The novel is translated by Juliet Carpenter and, like in other English translations of Japanese novels, the characters are named using the Western style of first name followed by surname name. I have never understood why Japanese naming conventions are not used in a Japanese novel. After all, shouldn’t translators stay true to the cultural practices of the characters and their settings? Do publishers think Western readers will be confused or put-off if they encounter something unfamiliar? Surely when you read a novel set in a foreign country you should expect things to be unfamiliar and different?
That aside, The Great Passage is an easy, smooth read. Of course, as I can’t read or speak Japanese so I can’t give a truly accurate assessment of the translation, but I’m guessing that it’s decent enough given how I was thoroughly immersed in the story.
As the novel deals with the making of a dictionary, there is quite a bit of discussion about words and definitions and I like how some Japanese terms are retained — this must be because of the absence of an English equivalent.

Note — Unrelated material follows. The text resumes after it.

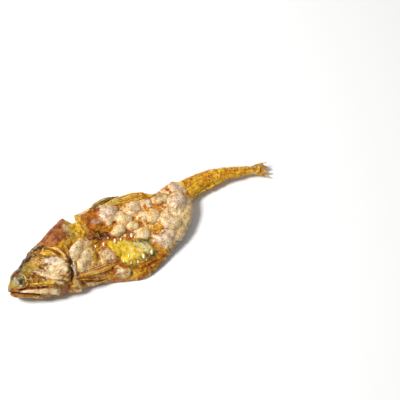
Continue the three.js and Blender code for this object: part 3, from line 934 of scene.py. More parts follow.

I also find The Great Passage really funny book, not because it’s filled with gags and witticisms but because of the way the characters think and behave. For example, the Professor’s idea that the love triangle in Soseki’s Kokoro be re-enacted by Majime, Nishioka and Kagoya!
This book goes on to my list of favourite books and I see I’d put it on my list of Desert Island Books, and that was before I’d listened to the audiobook! To be sure I will be re-reading this many times, whether or not I get stranded on that island.
N.B. I also like the anime and the manga of The Great Passage, although the anime is almost identical to the live action film and seems pointless. The live action stars Matsuda Ryuhei as Majime, while Odagiri Joe and Kobayashi Kaoru play Nishioka and Akari respectively. If you’re an fan of Midnight Diner you might recognise them from the series/films, in particular Kobayashi who plays the owner of the diner.